Property 2: The Zero Shortcut
The probability of zero occurrences is always:
Probability of Zero Events
P(X = 0) = e^(-λ)=EXP(-λ)This is incredibly useful for anytime markets (Over/Under 0.5):
| λ | P(X = 0) | P(X ≥ 1) = P(Over 0.5) |
|---|---|---|
| 0.3 | 74.1% | 25.9% |
| 0.5 | 60.7% | 39.3% |
| 0.7 | 49.7% | 50.3% |
| 0.8 | 44.9% | 55.1% |
| 1.0 | 36.8% | 63.2% |
| 1.2 | 30.1% | 69.9% |
| 1.5 | 22.3% | 77.7% |
Quick Mental Math
If λ = 0.6, then P(0) ≈ e^(-0.6) = 54.9%, so the player fails to score more often than not.
Tip
For anytime TD bets, if the player's λ is below ~0.7, there's a better than 50% chance they DON'T score. Many recreational bettors don't realize how often "anytime" props lose.
Property 3: Additivity (When Independence Is Reasonable)
If two independent Poisson processes have rates λ₁ and λ₂, then their sum is Poisson with rate λ₁ + λ₂.
Practical Use: "At Least One Happens"
Example: Two receivers on the same team. Receiver A has λ₁ = 0.8 TDs. Receiver B has λ₂ = 0.6 TDs. What's P(at least one of them scores)?
Method: Use the complement (neither scores).
P(at least one) = 1 − P(both are 0)
= 1 − e^(-0.8) × e^(-0.6)
= 1 − e^(-1.4)
≈ 1 − 0.247
= 75.3%
Note
This assumes independence, which isn't perfectly true (they're competing for the same TDs). But it's a useful approximation for quick analysis.
Property 4: Normal Approximation at High λ
When λ is large (rule of thumb: λ > 20), Poisson is well-approximated by a normal distribution with:
- μ = λ
- σ = √λ
This is one reason Chapter 7's normal distribution works well for high-volume stats.
When to Switch
| λ Range | Best Approach |
|---|---|
| 0-5 | Poisson (discrete, skewed) |
| 5-20 | Poisson (still best, but normal okay for rough estimates) |
| 20+ | Normal approximation (μ = λ, σ = √λ) |
Example: A stat with λ = 25
- Poisson: Calculate exact probabilities
- Normal approximation: μ = 25, σ = 5
- Use NORM.DIST for quick estimates
Multiple-Outcome Markets: Exact Counts and Tail Pricing
Poisson is also useful for markets that pay different prices for different exact outcomes, such as "exactly 2 passing TDs" or "4+ passing TDs."

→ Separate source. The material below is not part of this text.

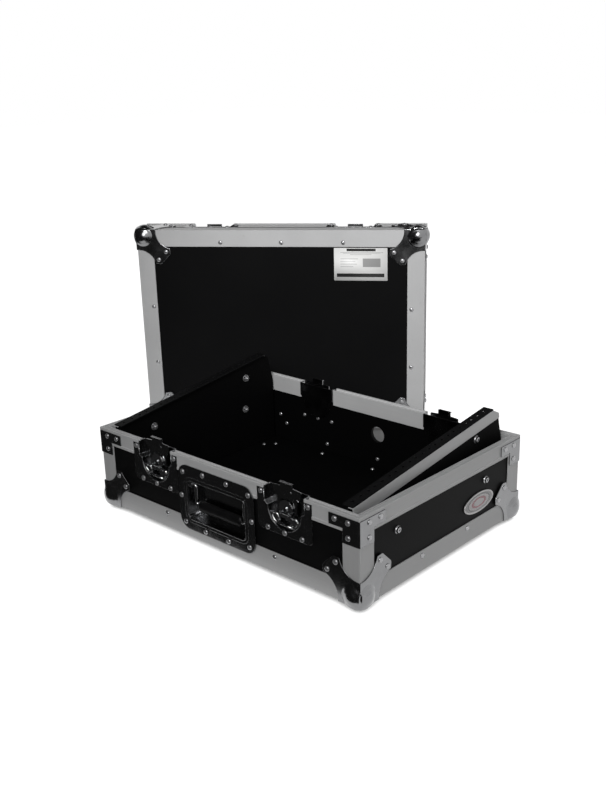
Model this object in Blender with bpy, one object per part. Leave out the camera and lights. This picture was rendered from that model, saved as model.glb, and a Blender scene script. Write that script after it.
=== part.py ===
"""Flight case for a rack-width mixer: a shallow base with two sloping rack cheeks, and its lift-off lid.

The origin lies on top of the base's front rim, midway across. The base faces -Y, and the lid stands on one long
side behind it, with its outer face to the front.
"""

import math

import bmesh
import bpy
from mathutils import Matrix, Vector

MM = 0.001

# Whole case. A 19-inch rack's hole lines are 465.1 mm apart, over a 450 mm opening, and give the width
RACK_HOLE_SPACING = 465.1 * MM
RACK_MARGIN = 29.95 * MM    # from a hole line to the case's side
CASE_WIDTH = RACK_HOLE_SPACING + 2 * RACK_MARGIN
CASE_DEPTH = 372 * MM
BASE_HEIGHT = 126 * MM
LID_HEIGHT = 71 * MM
GAP = 0.3 * MM              # air between two pieces that touch on the real case
BOARD = 7 * MM              # laminated board
SKIN = 1.5 * MM             # wall of the aluminium profiles
PLATE = 1.5 * MM            # sheet steel of the corners and braces

# Aluminium profiles
EDGE_LEG = 30 * MM
CORNER_LEG = 28.5 * MM
RIM_OUTER_LEG = 25 * MM
RIM_INNER_LEG = 28 * MM
RIM_LIP = 4.5 * MM          # plain band along the rim's top, proud of the leg below it
RIM_BEAD = 4.2 * MM         # bead along the foot of the outer leg
BEAD_STEP = 1 * MM
GROOVE_DEPTH = 3 * MM
TONGUE_RISE = 2.4 * MM
TONGUE_WIDTH = 2.2 * MM

# Rivets
RIVET_RADIUS = 3.2 * MM
RIVET_CROWN_RADIUS = 2 * MM
RIVET_HEIGHT = 1.8 * MM
RIVET_SIDES = 6
EDGE_RIVET_LINE = 22.5 * MM      # from the case's outer corner line
LONG_RIVET_PITCH = 112 * MM
SHORT_RIVET_PITCH = 108 * MM
LID_LONG_RIVET_SHIFT = 6 * MM    # from the strip's middle toward the lid's right side
LID_SHORT_RIVET_SHIFT = 11 * MM  # from the strip's middle toward the lid's rear

# Ball corners, measured from the case's outer corner
BALL_RADIUS = 20.2 * MM
BALL_INSET = 11.5 * MM
EAR_WAIST = 15 * MM              # half width where the ear is narrowest
EAR_WAIST_AT = 50 * MM           # along the diagonal
EAR_ARC_RADIUS = 33 * MM
EAR_HALF_END = 13 * MM
EAR_END = 75 * MM
EAR_SHOULDER = (67 * MM, 19.5 * MM)
EAR_RIVET = (66 * MM, 10.4 * MM)

# L braces at the base's rim
BRACE_REACH = 50 * MM
BRACE_DROP = 41 * MM
BRACE_BAND = 20.5 * MM
BRACE_POST = 27 * MM
BRACE_RIVETS = ((17.6 * MM, 11 * MM), (40 * MM, 11 * MM), (17.6 * MM, 32 * MM))

# Twist latches, in both long sides of the base
LATCH_TO_HANDLE = 4.5 * MM       # between a latch's dish and the handle's plate
LATCH_DROP = 26.5 * MM           # pivot below the rim's top
DISH_WIDTH = 100 * MM
DISH_FOOT = 38.5 * MM            # below the pivot
DISH_SHEET = 1.2 * MM
DISH_CORNER = 8 * MM
POCKET_RADIUS = 29.8 * MM
POCKET_HALF_MOUTH = 36 * MM
POCKET_SHOULDER_RISE = 4 * MM
POCKET_DEPTH = 11.5 * MM
POCKET_WALL = 1 * MM
LATCH_TOP_RIVET = (43 * MM, 16.4 * MM)
LATCH_FOOT_RIVET_PITCH = 31.5 * MM
LATCH_FOOT_RIVET_DROP = 33.9 * MM
STUD_RADIUS = 2.6 * MM
CAM_DISC_RADIUS = 12.5 * MM
CAM_DISC_FRONT = 3.6 * MM
CAM_DISC_BACK = 6 * MM
CAM_RADIUS = 8 * MM
CAM_THROW = 3 * MM               # half the hook's travel
CAM_PLAY = 1 * MM
CAM_BACK = 9.6 * MM
HOOK_FRONT = 6.3 * MM
HOOK_SHEET = 1.5 * MM
HOOK_HALF_BODY = 18 * MM
HOOK_FOOT = 12 * MM
HOOK_HALF_SHOULDER = 26 * MM
HOOK_WAIST_DROP = 7 * MM         # below the rim, where the shoulders begin
HOOK_SHOULDER_SLANT = 3 * MM
HOOK_SHOULDER_RISE = 3 * MM      # above the rim
HOOK_TIP_SLANT = 1 * MM
HOOK_HALF_TIP = 11.5 * MM
HOOK_TIP_RISE = 11 * MM
HOOK_LIP_FRONT = 3.5 * MM
WING_AXIS_DROP = 6 * MM
WING_AXIS_DEPTH = 1.8 * MM
WING_SHEET = 2 * MM
WING_RADIUS = 28.8 * MM
WING_TOP = 9.2 * MM
WING_FOOT = 25 * MM
WING_HALF_NECK = 6.2 * MM
WING_HOLE_HALF_WIDTH = 16 * MM
WING_HOLE_CORNER = 3 * MM
WING_BAR = 4 * MM
WING_BARREL_RADIUS = 1.5 * MM
WING_PIN_RADIUS = 0.8 * MM
LUG_INNER = 6.8 * MM
LUG_OUTER = 9 * MM
LUG_HALF_HEIGHT = 2 * MM

# Catch dishes in the lid's long sides
CATCH_DROP = 38 * MM
CATCH_HALF_LIP = 14 * MM
CATCH_LIP = 2.5 * MM
CATCH_PLAY = 1 * MM              # around the hook's tip
CATCH_WALL = 0.7 * MM            # the pocket stops short of the rim's inner leg

# Recessed handle in the base's front
HANDLE_DROP = 62 * MM            # plate's middle below the rim's top
HANDLE_PLATE = (156 * MM, 101 * MM)
HANDLE_CORNER = 19 * MM
HANDLE_POCKET_HALF_WIDTH = 59 * MM
HANDLE_POCKET_TOP = 27 * MM
HANDLE_POCKET_FOOT = 32 * MM
HANDLE_POCKET_CORNER = 8 * MM
HANDLE_POCKET_DEPTH = 14 * MM
HANDLE_RIVETS = ((67.5 * MM, 39 * MM), (24.5 * MM, 43.4 * MM), (72.5 * MM, 1 * MM),
                 (66.5 * MM, -40 * MM), (24 * MM, -44.6 * MM))
BAIL_AXIS_RISE = 19 * MM
BAIL_AXIS_DEPTH = 6.5 * MM
BAIL_ROD = 3 * MM
BAIL_TO_POCKET = 9 * MM          # from the arm's middle to the pocket's side
BAIL_TOP_BEND = 3 * MM
BAIL_BAR_BEND = 5 * MM
BAIL_DROP = 31 * MM              # from the hinge axis to the grip's middle
GRIP_TO_ARM = 6 * MM             # from the grip's end to the arm's middle
GRIP_HALF_HEIGHT = 9 * MM
GRIP_HALF_DEPTH = 5.5 * MM
BEARING_WIDTH = 4 * MM
BEARING_FRONT = 1 * MM
BEARING_END_WALL = 1 * MM
BEARING_HALF_HEIGHT = 5.5 * MM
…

Example: Patrick Mahomes Passing TDs (λ = 2.3)
| Outcome | Excel Formula | Probability |
|---|---|---|
| P(0) | =POISSON.DIST(0, 2.3, FALSE) | 10.0% |
| P(1) | =POISSON.DIST(1, 2.3, FALSE) | 23.1% |
| P(2) | =POISSON.DIST(2, 2.3, FALSE) | 26.5% |
| P(3) | =POISSON.DIST(3, 2.3, FALSE) | 20.3% |
| P(4) | =POISSON.DIST(4, 2.3, FALSE) | 11.7% |
| P(5+) | =1-POISSON.DIST(4, 2.3, TRUE) | 8.4% |
Where the Edge Lives
Key Insight
A common edge in these markets is the tail: books often underprice extreme outcomes (like 4+ TDs) even when they price the "most likely" counts correctly.
Books focus on getting the middle outcomes right (1-2 TDs) because that's where most action lands. The tails (0 TDs and 4+ TDs) are often mispriced.
Quick Reference: Poisson Mental Shortcuts
| Shortcut | Formula | Use Case |
|---|---|---|
| P(zero) | e^(-λ) | Anytime props, Under 0.5 |
| Variance = Mean | Var(X) = λ | Assess volatility |
| Std Dev | σ = √λ | Confidence intervals |
| Combined rate | λ₁ + λ₂ | Multiple independent events |
| Normal approx | μ = λ, σ = √λ | When λ > 20 |
📝 Exercise
Instructions
Test your mastery of Poisson properties with these quick calculations.
A player has λ = 0.5 touchdowns per game. Using the zero shortcut, what's the approximate probability they DON'T score (P(X=0))?
Two independent events have λ₁ = 0.9 and λ₂ = 0.5. What's the approximate probability that at least one occurs?
A prop has λ = 4. What's the standard deviation of outcomes?
You're analyzing a stat with λ = 35. Which approach is most appropriate?